The sources I found were manifold. First, the Federal Archives of Switzerland held records on diverse programs and target agreements that the UN had developed to advance social work worldwide and that were propagated to the national governments. Second, I found the correspondence and negotiations between UN officials and members of the Swiss administration. Thirdly, the archive kept the application letters of Swiss social workers to receive an UN scholarship to study abroad as well as their reflections on their stay abroad.
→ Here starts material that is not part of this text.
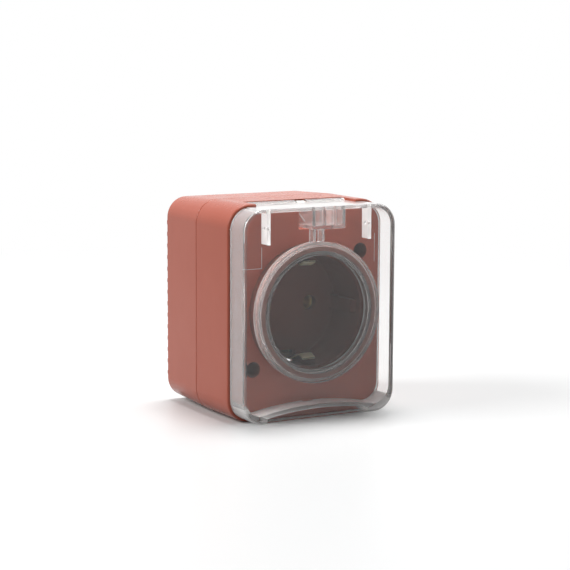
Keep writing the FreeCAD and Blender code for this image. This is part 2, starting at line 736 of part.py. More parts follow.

UN sources kept in national archives inevitably highlight distinct aspects of the history of this international organisation: the interactions and relations between the UN and nation states are certainly one dominant strand that can be reconstructed. Thereby, a gender perspective may be fruitful. International organisations opened up, as the UN programs for social work demonstrate, new career possibilities for women that contested traditional gender hierarchies in national administrations. Additionally, from a transnational perspective, processes of reception and implementation can be examined along with the question of the impact of UN programs on a national level. As was the case in Switzerland, the UN program sustainably changed the professionalization process in the field of social work. Last but not least, UN sources in national archives help historians to test out diverse historical approaches: alongside transnational and gender perspectives, approaches inspired by historical anthropology might also prove fruitful. To reconstruct to experience of people who had participated in UN programs and to ask how UN provisions affected the life of “ordinary people” certainly is an exciting task. When I read the reports of the women who had studied abroad with an UN scholarship, I learned more about these social workers then I could have possibly imagined before entering the archive.